The Man and Boy are traveling south on the road, trying to get to warmer climate, knowing they will not survive another winter where they were. The road is a dangerous place. While we are told the Man and Boy are "good guys" who are "carrying the fire", the road is full of "bad guys". And we do get to meet some of them. The Man is not being paranoid in his need to protect the Boy. McCarthy shows us clearly what sort of fate could await them.

That said, his desire to keep his son safe makes the Man himself rather brutal. A little googling will show lots of online debate as to if the Man really is truly "good". He doesn't trust others, he doesn't want to help anyone else but his son. I tend to side with him being essentially good - or at least as good as a person can be in this world. He truly loves his son and there are things he would not stoop to - he never considers resorting to cannibalism even as they are starving in points. As a father of children around the Boy's age I definitely empathize with him - I'd like to consider myself an essentially good person but I too would do anything for my children.

However, the Boy is most definitely good. He wants to help people even when doing so might not be wise. His goodness is an aberration in this colorless world and one that you would think would guarantee the death of both him and his father.

This is not a world of heroics. There are no mutant bikers facing off against warlords in the ruins of Nu Ork. This is a dying world. When the Man indicates the bravest thing he's ever done was "waking up" on that day I don't think he is being flippant. Facing another day in such a world is an act of supreme bravery. The Man is no superhero. He is not a deadly shot with his gun, a gun which has a pitifully depleted magazine. He isn't a survival genius, he does the best he can, day after day.

The Road is a mercifully short read and I'll avoid going any further into the plot. I'll freely warn it is an extremely difficult read. You of course put yourself in the place of the Man and possibly his wife. What would I do in such a scenario? Probably die pretty quickly. I actually hope I'd die pretty quickly. I love civilization. I love technology. I'm the type of person who is selling tablets and phones on eBay every few months so I can get the newest one. I love society, I think the social contract is an absolutely wonderful thing. I sense I'd not last long in that world.

But would I check out like the Woman? I don't know. I couldn't leave my children to face such horrors. Could I kill them "for their own good", as an act of mercy? I don't think so. If they were about to be captured by people who would rape and eat them, then yes. But aside from that?
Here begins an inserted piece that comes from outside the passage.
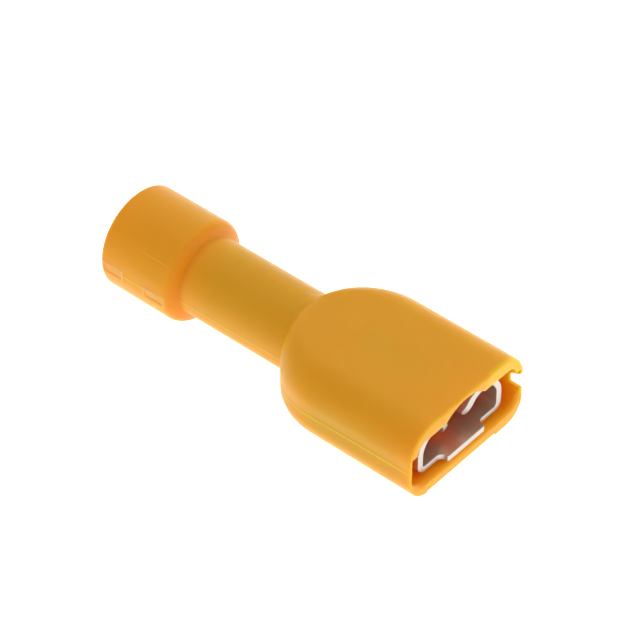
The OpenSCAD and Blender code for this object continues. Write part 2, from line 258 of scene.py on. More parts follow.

I don't think I could.


Most people reading this have hobbies similar to mine. Comic books. Role-playing games. Science fiction. Where does The Road fit in that, despite not being considered genre fiction? It's the extreme end. You couldn't make a setting more hopeless in an RPG. Interestingly, Hero Games' Post-Apocalyptic Hero supplement has a setting clearly based on The Road. I don't think I would ever want to play in such a setting. Maybe there's people who would.

I have a strange fascination with the post-apocalyptic genre. For me it is a genuine horror genre. That might be why some of Stephen King's works such as The Stand and The Dark Tower series fascinate me so much, being a blend of horror and post-apocalyptic fiction. As a child who came of age in the 80s I lived through the last gasp of the Cold War with movies like The Day After and the British equivalent Threads. There was a time in my life where the fear of nuclear war had me making sure I had my sneakers right next to my bed so I could get out in a hurry. Get out to where I'm uncertain...

The genre however often has people building something anew or fighting the efforts of an evil warlord trying to build something horrible. McCarthy gives us no such luxuries. Nothing to hope for but living another unpleasant day on a doomed Earth. An almost certainly literally doomed Earth which may soon be incapable of supporting any life at all. Read at your own risk. You will find it difficult to forget.